§ INFORMATION PROVIDED:
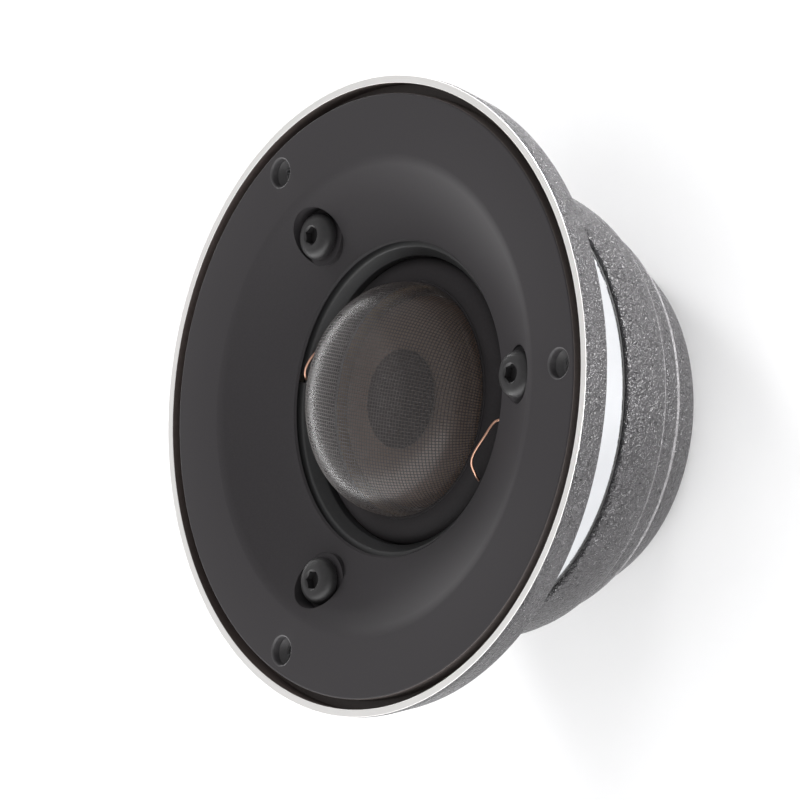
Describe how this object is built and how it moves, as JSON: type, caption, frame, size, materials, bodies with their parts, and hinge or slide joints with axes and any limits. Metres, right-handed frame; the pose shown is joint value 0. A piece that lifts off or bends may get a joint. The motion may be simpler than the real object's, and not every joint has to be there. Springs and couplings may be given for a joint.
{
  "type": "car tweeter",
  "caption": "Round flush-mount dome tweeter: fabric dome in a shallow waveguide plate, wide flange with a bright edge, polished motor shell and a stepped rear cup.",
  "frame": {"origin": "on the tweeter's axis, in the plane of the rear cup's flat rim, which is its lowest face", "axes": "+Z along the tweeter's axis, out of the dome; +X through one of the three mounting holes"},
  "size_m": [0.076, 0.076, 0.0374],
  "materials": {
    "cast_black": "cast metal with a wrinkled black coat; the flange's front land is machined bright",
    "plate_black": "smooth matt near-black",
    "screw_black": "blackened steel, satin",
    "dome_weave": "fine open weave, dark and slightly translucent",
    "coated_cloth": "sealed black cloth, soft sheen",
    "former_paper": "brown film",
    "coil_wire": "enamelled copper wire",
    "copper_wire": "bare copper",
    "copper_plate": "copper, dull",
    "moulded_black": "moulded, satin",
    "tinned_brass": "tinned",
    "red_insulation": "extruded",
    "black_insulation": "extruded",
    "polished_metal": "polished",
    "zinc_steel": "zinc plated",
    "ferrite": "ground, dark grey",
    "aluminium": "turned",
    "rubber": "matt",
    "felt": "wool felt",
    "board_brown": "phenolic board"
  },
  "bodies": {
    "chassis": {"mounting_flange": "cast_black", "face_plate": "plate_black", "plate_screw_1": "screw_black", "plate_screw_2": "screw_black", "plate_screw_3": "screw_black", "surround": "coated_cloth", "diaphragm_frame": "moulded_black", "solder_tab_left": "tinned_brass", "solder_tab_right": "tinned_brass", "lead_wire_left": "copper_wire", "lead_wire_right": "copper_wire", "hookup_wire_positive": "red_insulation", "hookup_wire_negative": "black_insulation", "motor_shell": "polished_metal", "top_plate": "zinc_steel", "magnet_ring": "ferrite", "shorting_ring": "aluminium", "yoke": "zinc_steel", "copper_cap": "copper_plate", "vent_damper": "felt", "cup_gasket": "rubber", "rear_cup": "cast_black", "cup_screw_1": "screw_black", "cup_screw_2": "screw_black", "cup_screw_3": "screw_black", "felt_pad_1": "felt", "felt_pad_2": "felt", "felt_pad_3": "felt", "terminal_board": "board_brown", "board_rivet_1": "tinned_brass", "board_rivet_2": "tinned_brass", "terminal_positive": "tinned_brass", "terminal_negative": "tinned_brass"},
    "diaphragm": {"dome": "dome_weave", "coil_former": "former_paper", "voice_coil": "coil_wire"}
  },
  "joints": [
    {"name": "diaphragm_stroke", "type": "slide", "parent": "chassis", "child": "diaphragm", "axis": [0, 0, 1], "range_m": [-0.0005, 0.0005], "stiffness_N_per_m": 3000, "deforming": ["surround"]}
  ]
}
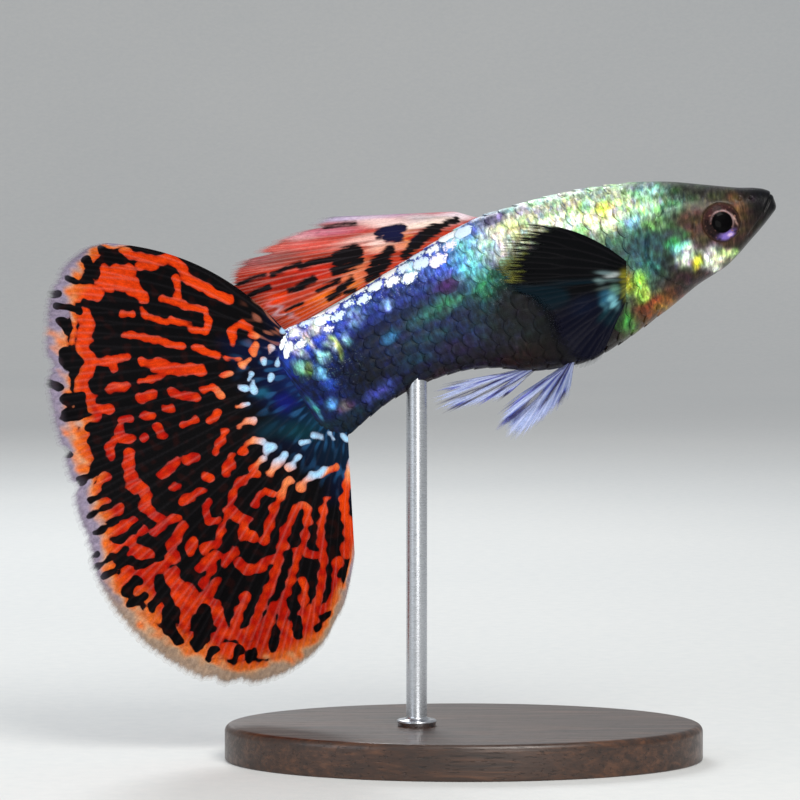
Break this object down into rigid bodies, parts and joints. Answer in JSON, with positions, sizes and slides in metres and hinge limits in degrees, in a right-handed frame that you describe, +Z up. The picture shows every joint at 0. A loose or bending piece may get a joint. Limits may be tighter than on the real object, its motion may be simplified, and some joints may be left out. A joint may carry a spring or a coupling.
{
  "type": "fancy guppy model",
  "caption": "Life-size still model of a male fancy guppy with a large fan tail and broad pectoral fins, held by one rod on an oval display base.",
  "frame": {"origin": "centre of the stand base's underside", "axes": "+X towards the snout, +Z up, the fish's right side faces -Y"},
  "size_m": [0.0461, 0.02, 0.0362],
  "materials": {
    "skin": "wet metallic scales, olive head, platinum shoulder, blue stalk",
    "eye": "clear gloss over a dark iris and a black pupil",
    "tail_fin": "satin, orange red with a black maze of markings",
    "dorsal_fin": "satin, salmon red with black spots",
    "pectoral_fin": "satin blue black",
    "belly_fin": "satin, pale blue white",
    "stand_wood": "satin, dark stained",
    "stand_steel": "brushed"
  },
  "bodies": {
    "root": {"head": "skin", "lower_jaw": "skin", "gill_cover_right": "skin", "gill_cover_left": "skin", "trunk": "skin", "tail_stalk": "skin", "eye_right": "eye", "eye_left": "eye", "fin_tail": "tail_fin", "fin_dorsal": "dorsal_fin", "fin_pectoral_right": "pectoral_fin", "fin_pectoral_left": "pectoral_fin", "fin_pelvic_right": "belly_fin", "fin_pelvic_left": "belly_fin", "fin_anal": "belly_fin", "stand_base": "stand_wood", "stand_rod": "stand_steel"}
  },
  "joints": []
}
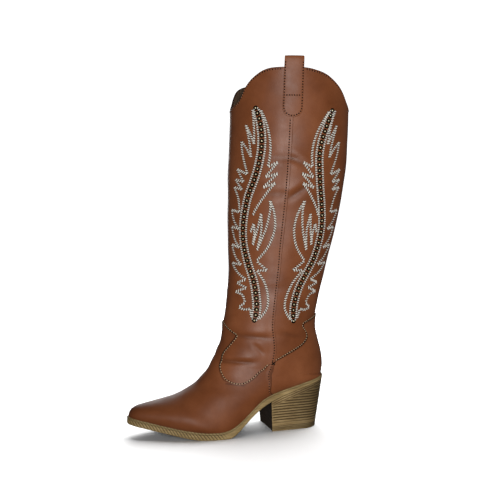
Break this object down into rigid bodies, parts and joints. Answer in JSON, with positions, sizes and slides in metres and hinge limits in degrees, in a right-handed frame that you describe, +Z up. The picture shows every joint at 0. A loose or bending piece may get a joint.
* * *
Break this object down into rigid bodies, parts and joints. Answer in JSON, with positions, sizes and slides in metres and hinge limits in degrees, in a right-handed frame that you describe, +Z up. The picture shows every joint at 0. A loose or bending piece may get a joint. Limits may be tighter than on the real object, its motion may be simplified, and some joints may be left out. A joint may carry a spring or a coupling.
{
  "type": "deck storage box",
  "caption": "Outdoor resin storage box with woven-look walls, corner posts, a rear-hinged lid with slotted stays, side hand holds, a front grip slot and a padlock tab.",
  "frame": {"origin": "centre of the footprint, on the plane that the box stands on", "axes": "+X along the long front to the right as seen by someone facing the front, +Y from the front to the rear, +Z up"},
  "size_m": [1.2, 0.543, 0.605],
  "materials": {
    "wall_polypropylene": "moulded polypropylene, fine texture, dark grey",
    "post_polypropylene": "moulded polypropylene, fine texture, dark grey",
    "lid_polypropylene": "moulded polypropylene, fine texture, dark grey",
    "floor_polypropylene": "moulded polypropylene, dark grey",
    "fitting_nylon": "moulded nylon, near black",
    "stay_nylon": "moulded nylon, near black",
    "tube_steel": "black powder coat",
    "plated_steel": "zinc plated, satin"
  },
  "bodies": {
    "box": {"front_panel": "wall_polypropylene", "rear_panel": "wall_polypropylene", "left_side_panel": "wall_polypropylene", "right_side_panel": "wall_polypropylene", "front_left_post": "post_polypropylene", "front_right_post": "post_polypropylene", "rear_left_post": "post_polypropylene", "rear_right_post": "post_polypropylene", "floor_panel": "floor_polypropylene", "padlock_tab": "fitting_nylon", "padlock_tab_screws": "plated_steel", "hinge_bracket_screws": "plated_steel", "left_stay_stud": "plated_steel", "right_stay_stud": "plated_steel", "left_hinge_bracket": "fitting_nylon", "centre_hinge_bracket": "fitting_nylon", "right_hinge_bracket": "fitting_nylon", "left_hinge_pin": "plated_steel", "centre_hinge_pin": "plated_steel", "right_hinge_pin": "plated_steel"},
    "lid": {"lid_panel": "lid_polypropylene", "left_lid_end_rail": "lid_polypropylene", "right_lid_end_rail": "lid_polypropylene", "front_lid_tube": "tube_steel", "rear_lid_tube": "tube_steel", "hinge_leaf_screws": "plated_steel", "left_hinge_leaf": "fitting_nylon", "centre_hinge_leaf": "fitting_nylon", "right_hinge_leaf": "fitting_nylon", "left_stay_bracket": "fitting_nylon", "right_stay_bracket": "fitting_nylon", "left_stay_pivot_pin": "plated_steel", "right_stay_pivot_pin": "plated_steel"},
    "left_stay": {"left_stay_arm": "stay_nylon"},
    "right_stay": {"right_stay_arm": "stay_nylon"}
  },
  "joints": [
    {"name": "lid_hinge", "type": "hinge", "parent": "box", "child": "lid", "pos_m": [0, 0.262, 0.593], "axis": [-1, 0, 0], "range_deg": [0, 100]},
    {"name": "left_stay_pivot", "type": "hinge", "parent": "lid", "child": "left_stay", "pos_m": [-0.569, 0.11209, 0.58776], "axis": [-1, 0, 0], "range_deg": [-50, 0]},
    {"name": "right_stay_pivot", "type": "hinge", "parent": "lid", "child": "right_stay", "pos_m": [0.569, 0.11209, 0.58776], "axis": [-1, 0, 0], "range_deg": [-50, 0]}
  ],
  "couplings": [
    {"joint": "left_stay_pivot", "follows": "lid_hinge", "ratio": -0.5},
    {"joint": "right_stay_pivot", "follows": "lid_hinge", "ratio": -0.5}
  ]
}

§ PROBLEM TO SOLVE: Show the lines where the word "type" appears in the entries.

§ ANSWER FOR THE TASK:
Describe how this object is built and how it moves, as JSON: type, caption, frame, size, materials, bodies with their parts, and hinge or slide joints with axes and any limits. Metres, right-handed frame; the pose shown is joint value 0. A piece that lifts off or bends may get a joint. The motion may be simpler than the real object's, and not every joint has to be there. Springs and couplings may be given for a joint.
  "type": "car tweeter",
    {"name": "diaphragm_stroke", "type": "slide", "parent": "chassis", "child": "diaphragm", "axis": [0, 0, 1], "range_m": [-0.0005, 0.0005], "stiffness_N_per_m": 3000, "deforming": ["surround"]}
  "type": "fancy guppy model",
  "type": "deck storage box",
    {"name": "lid_hinge", "type": "hinge", "parent": "box", "child": "lid", "pos_m": [0, 0.262, 0.593], "axis": [-1, 0, 0], "range_deg": [0, 100]},
    {"name": "left_stay_pivot", "type": "hinge", "parent": "lid", "child": "left_stay", "pos_m": [-0.569, 0.11209, 0.58776], "axis": [-1, 0, 0], "range_deg": [-50, 0]},
    {"name": "right_stay_pivot", "type": "hinge", "parent": "lid", "child": "right_stay", "pos_m": [0.569, 0.11209, 0.58776], "axis": [-1, 0, 0], "range_deg": [-50, 0]}